Posteriormente, el Papa seguido de los cardenales, obispos y presbíteros, participantes en el rito, se dirigió al atrio de la basílica para proceder a la apertura de la Puerta Santa. Antes, saludó y abrazó al Papa emérito Benedicto XVI, para luego encaminarse sólo ante la Puerta y pronunciar las palabras del Salmo 117 »Abridme las puertas de la justicia».
Francisco empujó él mismo la Puerta con las manos hasta que se abrió y, a continuación, se detuvo unos breves momentos para rezar antes de entrar en la basílica. Después entró el Papa emérito y a continuación los cardenales, obispos, religiosos y laicos, entre los cuales, las más altas autoridades políticas de Italia.

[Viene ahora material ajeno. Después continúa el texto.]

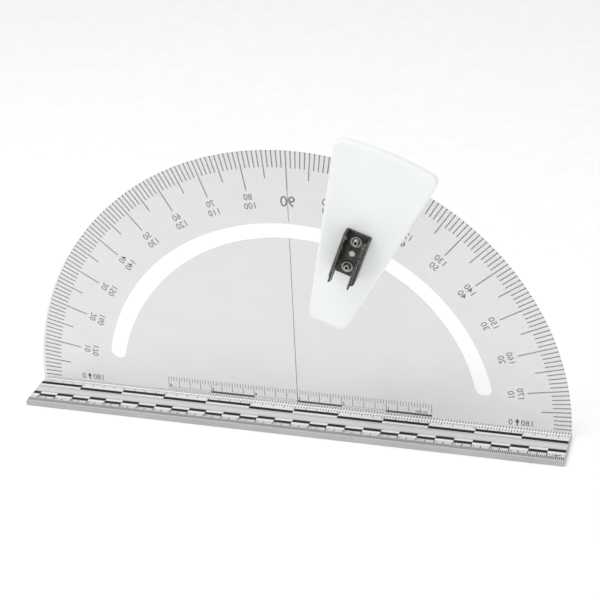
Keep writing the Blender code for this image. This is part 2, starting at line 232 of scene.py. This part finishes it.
def blackened_steel(name, low, high, worn, wear_start, roughness=(0.28, 0.5)):
    """Black oxide with fine scuffs, rubbed back to grey on its edges."""
    material, nodes, links, shader = new_material(name)
    shader.inputs["Metallic"].default_value = 0.85
    blotch = noise_node(nodes, links, scale=240.0, detail=6.0)
    scuffs = noise_node(nodes, links, scale=700.0, detail=4.0, stretch=(1.0, 1.0, 0.25))
    base = ramp(nodes, links, blotch.outputs["Fac"], low, high, start=0.3, end=0.7)
    geometry = nodes.new("ShaderNodeNewGeometry")
    bevel = nodes.new("ShaderNodeBevel")
    bevel.samples = 4
    bevel.inputs["Radius"].default_value = 0.25 * MM
    bend = nodes.new("ShaderNodeVectorMath")
    bend.operation = "DOT_PRODUCT"
    links.new(geometry.outputs["Normal"], bend.inputs[0])
    links.new(bevel.outputs["Normal"], bend.inputs[1])
    edge = nodes.new("ShaderNodeMapRange")
    edge.inputs["From Min"].default_value = 1.0
    edge.inputs["From Max"].default_value = wear_start
    links.new(bend.outputs["Value"], edge.inputs["Value"])
    mix = nodes.new("ShaderNodeMix")
    mix.data_type = "RGBA"
    mix.inputs["B"].default_value = (*worn, 1.0)
    links.new(edge.outputs["Result"], mix.inputs["Factor"])
    links.new(base, mix.inputs["A"])
    links.new(mix.outputs["Result"], shader.inputs["Base Color"])
    links.new(spread(nodes, links, scuffs.outputs["Fac"], *roughness), shader.inputs["Roughness"])
    add_bump(nodes, links, shader, scuffs.outputs["Fac"], strength=0.15, distance=0.05 * MM)
    return material


def plated_steel(name):
    material, nodes, links, shader = new_material(name)
    shader.inputs["Metallic"].default_value = 1.0
    turned = noise_node(nodes, links, scale=900.0, detail=3.0, stretch=(1.0, 4.0, 1.0))
    tone = ramp(nodes, links, turned.outputs["Fac"], (0.5, 0.5, 0.49), (0.68, 0.68, 0.66))
    links.new(tone, shader.inputs["Base Color"])
    links.new(spread(nodes, links, turned.outputs["Fac"], 0.25, 0.42), shader.inputs["Roughness"])
    add_bump(nodes, links, shader, turned.outputs["Fac"], strength=0.1, distance=0.05 * MM)
    return material


def felt(name):
    material, nodes, links, shader = new_material(name)
    fibre = noise_node(nodes, links, scale=1500.0, detail=8.0)
    tone = ramp(nodes, links, fibre.outputs["Fac"], (0.06, 0.06, 0.065), (0.16, 0.16, 0.17))
    links.new(tone, shader.inputs["Base Color"])
    shader.inputs["Roughness"].default_value = 0.95
    shader.inputs["Sheen Weight"].default_value = 0.4
    add_bump(nodes, links, shader, fibre.outputs["Fac"], strength=0.6, distance=0.3 * MM)
    return material


def ink(name, low, high, gloss=0.5, painted_light=0.0):
    """Screen-printed ink: slightly uneven cover and a faint tooth; any emission given here is painted
    light.
    """
    material, nodes, links, shader = new_material(name)
    shader.inputs["Specular IOR Level"].default_value = gloss
    shader.inputs["Emission Color"].default_value = (1.0, 1.0, 1.0, 1.0)
    shader.inputs["Emission Strength"].default_value = painted_light
    cover = noise_node(nodes, links, scale=1200.0, detail=4.0)
    links.new(ramp(nodes, links, cover.outputs["Fac"], low, high), shader.inputs["Base Color"])
    links.new(spread(nodes, links, cover.outputs["Fac"], 0.35, 0.55), shader.inputs["Roughness"])
    add_bump(nodes, links, shader, cover.outputs["Fac"], strength=0.1, distance=0.02 * MM)
    return material


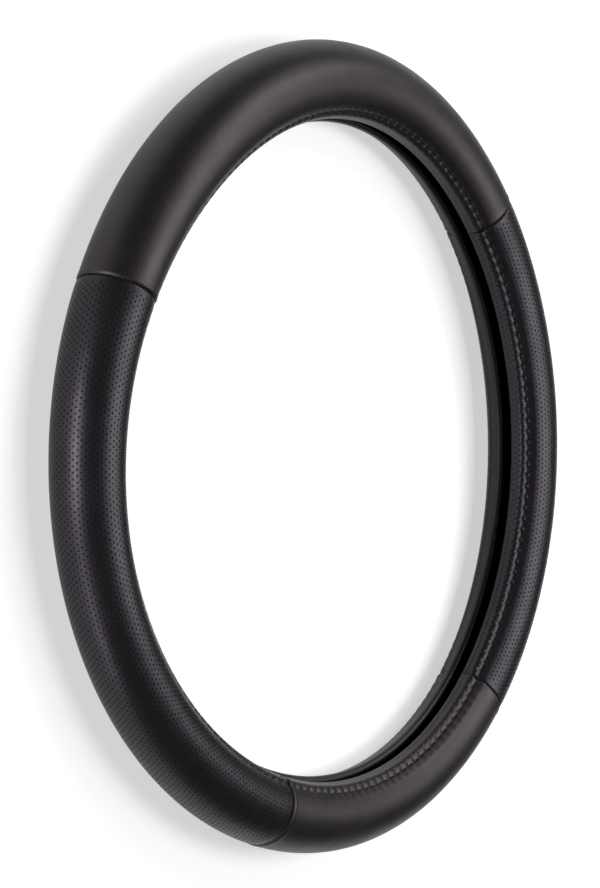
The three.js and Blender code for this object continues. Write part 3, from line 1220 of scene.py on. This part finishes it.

El Jubileo de la Misericordia es el primer jubileo extraordinario del siglo XXI. En el siglo XX Pío XI proclamó un Año Santo en 1933 para conmemorar los diecinueve siglos de la muerte de Jesús y Pablo VI inauguró otro en 1966 que duró cinco meses, dedicado al recién clausurado Concilio Vaticano II. San Juan Pablo II convocó con la bula «Aperite Portas Redemptori» el Año Santo de la Redención en 1983, para recordar, a su vez, los mil novecientos cincuenta años de la Redención.